I ran into a case where a user intended to check whether an enum value x
was present in a dictionary Dict[int, int]
: x.value in d
.
But instead they wrote x in d
, which always fails, since the Enum
itself is never a key in the dictionary. The type checker didn't complain since the typeshed stub for Mapping.__contains__
accepts any type compatible with object
:
def __contains__(self, __o: object) -> bool: ...
However, if the user had used d.get(x)
, the type checker would have complained, because the typeshed stub for Mapping.get
is stricter:
def get(self, __key: _KT) -> _VT_co | None: ...
Simple repro:
d: dict[int, int] = {1: 2}
# no type error
'hello' in d
# type error
d.get('hello')
It looks like the stub for __contains__
has expected object
ever since typing.pyi
was added to typeshed (in 2015).

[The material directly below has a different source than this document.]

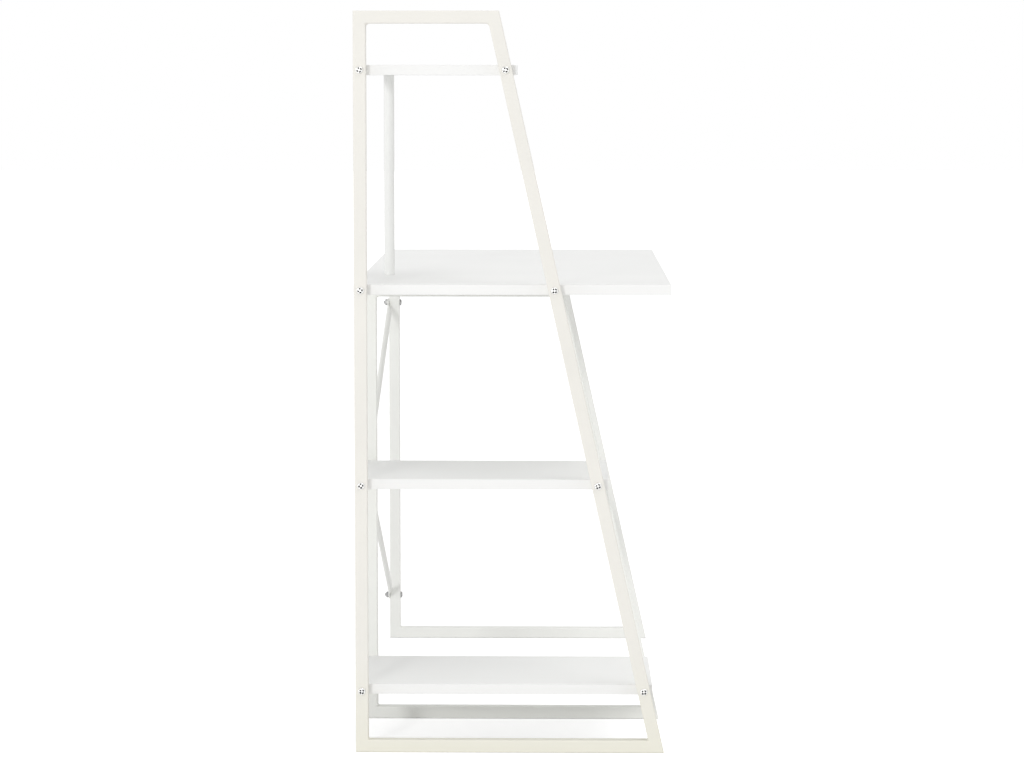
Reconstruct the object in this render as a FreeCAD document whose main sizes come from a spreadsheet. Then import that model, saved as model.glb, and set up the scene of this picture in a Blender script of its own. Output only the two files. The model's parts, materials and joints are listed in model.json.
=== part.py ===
import FreeCAD, Part
import math
import os
import Sketcher

# A ladder desk: three welded side frames of square tube with a sloping front leg, four coated
# boards, a round rod that carries the free end of the top shelf, and two rear stays.
#
# Every piece is drawn from one corner of the desk. X runs right from the outer face of the left
# frame, Y runs back from the rear face of the posts (so the front of the desk has negative Y),
# and Z runs up from the floor. The pieces are then moved together, so that the row's origin lies
# on the floor at the centre of the desk's footprint.

SIZES = [
    ("total_width", 1020, "left face of the left frame to right face of the right frame"),
    ("total_height", 1170, "floor to the top of the left frame"),
    ("desk_height", 742, "floor to the top of the desktop"),
    ("foot_depth", 488.5, "rear of a post to the front of its leg, on the floor"),
    ("top_depth", 227.5, "rear of the left post to the front of its leg, at the top"),
    ("tube", 20, "side of the square tube"),
    ("wall", 1.2, "wall of the square tube"),
    ("tube_round", 2, "outer corner radius of the square tube"),
    ("weld", 5.5, "leg of a weld bead in a frame's upper corners"),
    ("low_weld", 2.5, "leg of a weld bead in a frame's lower corners"),
    ("bay_width", 240, "clear width between the left and the middle frame"),
    ("board", 16, "board thickness"),
    ("edge_band", 1, "thickness of the band round a board"),
    ("edge_round", 0.7, "rounding of the band"),
    ("desktop_depth", 500, "desktop, back to front"),
    ("desktop_back", 2, "desktop behind the rear of the posts"),
    ("top_shelf_height", 1070, "floor to the underside of the top shelf"),
    ("middle_shelf_height", 418, "floor to the underside of the middle shelf"),
    ("bottom_shelf_height", 90, "floor to the underside of the bottom shelf"),
    ("top_shelf_lip", 5, "top shelf in front of the leg"),
    ("middle_shelf_lip", 6.5, "middle shelf in front of the leg"),
    ("bottom_shelf_lip", 3.5, "bottom shelf in front of the leg"),
    ("top_shelf_past_rod", 20, "top shelf to the right of the rod's axis"),
    ("rod", 17, "diameter of the rod"),
    ("rod_wall", 1.5, "wall of the rod"),
    ("rod_back", 41.5, "rear of the posts to the rod's axis"),
    ("rod_insert", 15, "length of the threaded insert in each end of the rod"),
    ("rod_grip", 13, "length of screw inside an insert"),
    ("bolt", 6, "thread diameter of the bolts"),
    ("bolt_head", 3.6, "height of a bolt head"),
    ("bolt_head_width", 12, "diameter of a bolt head"),
    ("bolt_past", 1, "bolt beyond its barrel nut"),
    ("hole_spare", 3, "board hole beyond the end of its bolt"),
    ("bolt_gap", 0.3, "radial clearance of a bolt in tube and board"),
    ("thread_gap", 0.05, "radial clearance that stands for a screw thread"),
    ("nut_inset", 24, "end of a board to its barrel nut"),
    ("barrel_nut", 10, "diameter of a barrel nut"),
    ("barrel_nut_length", 11, "length of a barrel nut"),
    ("nut_gap", 0.1, "clearance of a barrel nut in its hole"),
    ("nut_slot", 1.4, "width and depth of a barrel nut's screwdriver slot"),
    ("hex_nut", 10, "hexagon nut across its flats"),
    ("hex_nut_height", 5, "height of a hexagon nut"),
    ("stay", 10, "diameter of a rear stay"),
    ("stay_wall", 1.2, "wall of a rear stay"),
    ("tab", 2.4, "thickness of a stay's flattened end"),
    ("tab_flat", 21, "flattened end from its bolt in the right post to where it starts to round"),
    ("tab_spare", 0.15, "flat beyond where the two stays part, at the bolt that they share"),
    ("tab_taper", 30, "length over which the flat turns round"),
    ("stay_drop", 12, "meeting point of the stays below the middle shelf's bolts"),
    ("upper_stay_end", 642, "floor to the upper stay's bolt in the right post"),
    ("lower_stay_end", 82, "floor to the lower stay's bolt in the right post"),
    ("stay_bolt_past", 0.2, "stay bolt beyond its nut where both stays are stacked"),
    ("desk_screw", 4.5, "diameter of a desktop screw"),
    ("desk_screw_head", 2.7, "height of its head"),
    ("desk_screw_head_width", 9, "diameter of its head"),
    ("desk_screw_grip", 12, "length of it inside the desktop"),
    ("desk_screw_back", 100, "rear of the posts to the rear desktop screws"),
    ("desk_screw_front", 65, "front desktop screws behind the leg's front face"),
    ("desk_screw_access", 11, "hole under a desktop screw in the lower wall of its bar"),
    ("rod_screw_access", 13.5, "hole under the rod's screw in the lower wall of its bar"),
]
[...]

If the idea is that users may want to check for existence of keys of arbitrary types, a similar argument would hold for d.get(x)
.
Is there a good reason why the stub complains about d.get(x)
but not x in d
? Otherwise, it'd be good to make __contains__
stricter.
I definitely see the logic in that, but I also expect that a change like this would break quite a lot. An exploratory PR to judge the impact would be interesting, though.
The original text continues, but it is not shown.